- Your goal -
Copy the records below exactly as they are written.

==== Input material

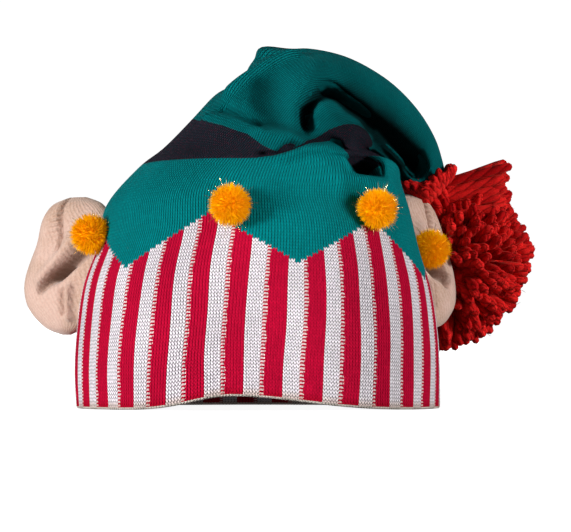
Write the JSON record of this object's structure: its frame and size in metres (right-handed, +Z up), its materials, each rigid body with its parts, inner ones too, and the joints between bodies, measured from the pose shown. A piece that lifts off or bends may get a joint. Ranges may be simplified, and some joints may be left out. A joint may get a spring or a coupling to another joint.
{
  "type": "elf hat",
  "caption": "Striped knitted hat with a tall top that flops to one side, a large pompom at its tip, padded ears and small bobbles.",
  "frame": {"origin": "under the middle of the whole hat's box, level with the underside of the rim", "axes": "+Z up through the crown, +X towards the wearer's left, where the top flops over, -Y out of the front"},
  "size_m": [0.264, 0.211, 0.178],
  "materials": {
    "knit": "matte wool knit",
    "ear_plush": "matte plush",
    "bobble_yarn": "fluffy yarn with tinsel",
    "pompom_yarn": "chunky yarn"
  },
  "bodies": {
    "root": {"knit_body": "knit", "ear_right": "ear_plush", "ear_left": "ear_plush", "bobble_1": "bobble_yarn", "bobble_2": "bobble_yarn", "bobble_3": "bobble_yarn", "bobble_4": "bobble_yarn", "bobble_5": "bobble_yarn", "bobble_6": "bobble_yarn", "pompom": "pompom_yarn"}
  },
  "joints": []
}
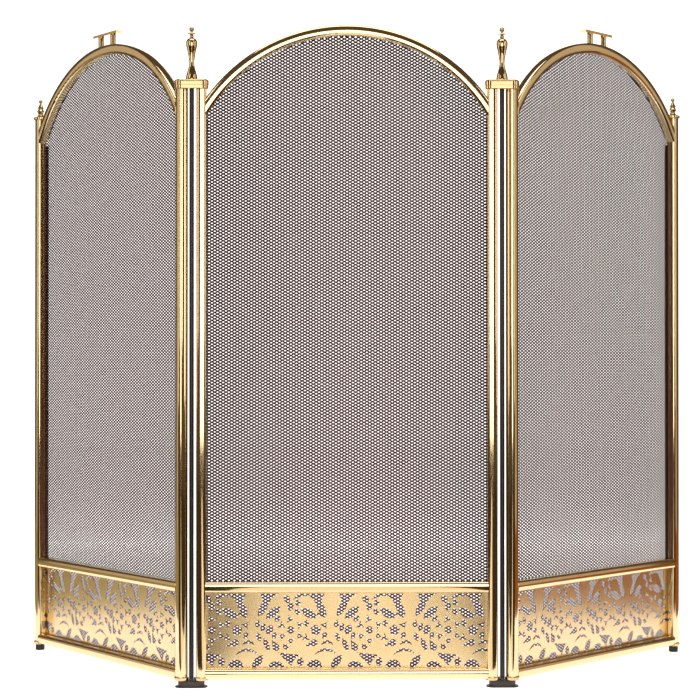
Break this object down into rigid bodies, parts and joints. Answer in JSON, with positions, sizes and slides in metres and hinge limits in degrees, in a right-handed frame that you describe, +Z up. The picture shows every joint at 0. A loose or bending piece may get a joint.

========

- Response to this task -
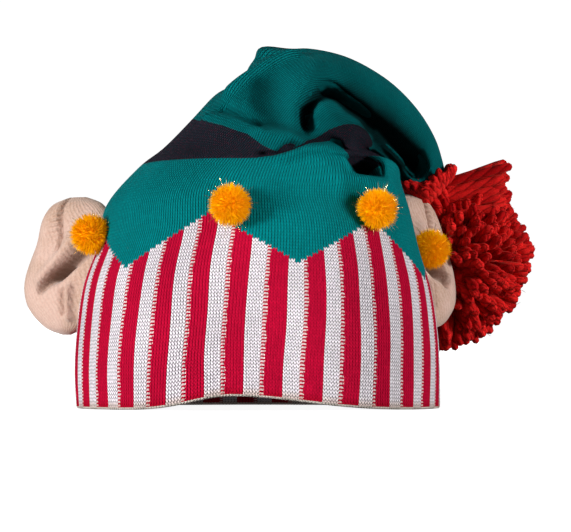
Write the JSON record of this object's structure: its frame and size in metres (right-handed, +Z up), its materials, each rigid body with its parts, inner ones too, and the joints between bodies, measured from the pose shown. A piece that lifts off or bends may get a joint. Ranges may be simplified, and some joints may be left out. A joint may get a spring or a coupling to another joint.
{
  "type": "elf hat",
  "caption": "Striped knitted hat with a tall top that flops to one side, a large pompom at its tip, padded ears and small bobbles.",
  "frame": {"origin": "under the middle of the whole hat's box, level with the underside of the rim", "axes": "+Z up through the crown, +X towards the wearer's left, where the top flops over, -Y out of the front"},
  "size_m": [0.264, 0.211, 0.178],
  "materials": {
    "knit": "matte wool knit",
    "ear_plush": "matte plush",
    "bobble_yarn": "fluffy yarn with tinsel",
    "pompom_yarn": "chunky yarn"
  },
  "bodies": {
    "root": {"knit_body": "knit", "ear_right": "ear_plush", "ear_left": "ear_plush", "bobble_1": "bobble_yarn", "bobble_2": "bobble_yarn", "bobble_3": "bobble_yarn", "bobble_4": "bobble_yarn", "bobble_5": "bobble_yarn", "bobble_6": "bobble_yarn", "pompom": "pompom_yarn"}
  },
  "joints": []
}
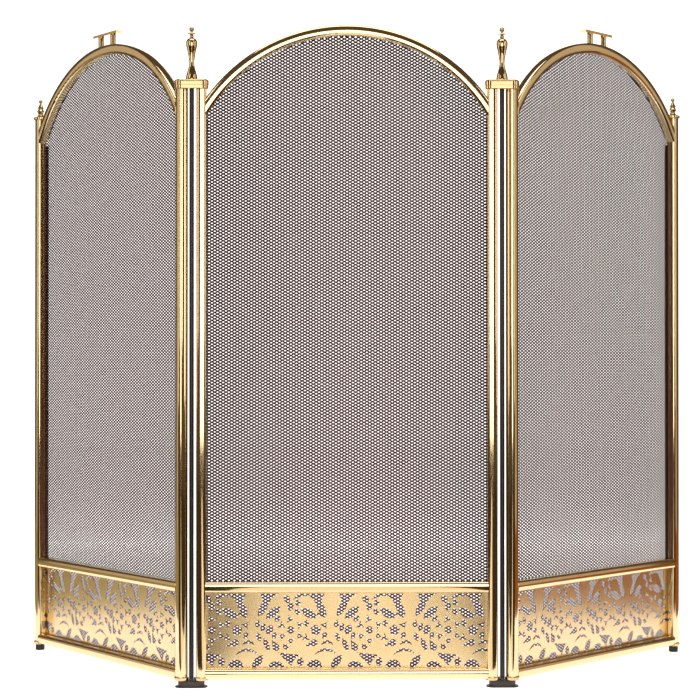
Break this object down into rigid bodies, parts and joints. Answer in JSON, with positions, sizes and slides in metres and hinge limits in degrees, in a right-handed frame that you describe, +Z up. The picture shows every joint at 0. A loose or bending piece may get a joint.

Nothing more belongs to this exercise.